Liking cljdoc? Tell your friends :D

qdolor

Clojars Project

A Clojure library for queue-based execution of tasks by concurrent workers.

qdolor provides the consumer-side framework for processing tasks from a queue. It handles the worker loop, failure and unreadiness policies, and error propagation. How tasks are produced and what queue system backs the queue are left entirely to the user.

Installation

Add to your project.clj dependencies:

[net.clojars.sorrop/qdolor "0.1.0"]

Concepts

Task

A unit of work with an identity, a readiness predicate, an execution function, and lifecycle hooks.

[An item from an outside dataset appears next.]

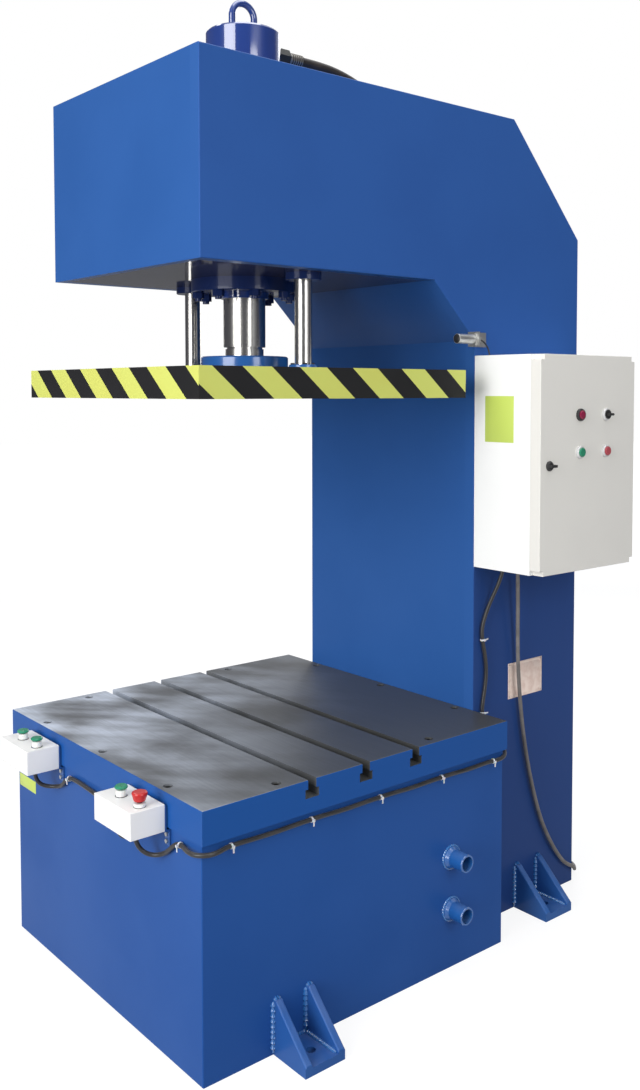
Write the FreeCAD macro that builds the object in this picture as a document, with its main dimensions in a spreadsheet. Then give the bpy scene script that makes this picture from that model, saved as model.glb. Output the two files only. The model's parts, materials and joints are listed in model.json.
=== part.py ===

Defined via the QTask protocol or constructed with make-qtask.

Queue backend

The connection to your queue system. Defined via the QBackend protocol or constructed with make-qbackend. Responsible for dequeuing, acknowledging, failing, and requeueing tasks.

Worker pool

Runs N concurrent workers, each repeatedly polling the queue and processing tasks. Two implementations are provided: one backed by core.async io-threads, one by Java virtual (or platform) threads.

Worker loop

The library provided execution cycle.

Usage

1. Define a queue backend

(require '[qdolor.core :as qd]
         '[clojure.core.async :as async])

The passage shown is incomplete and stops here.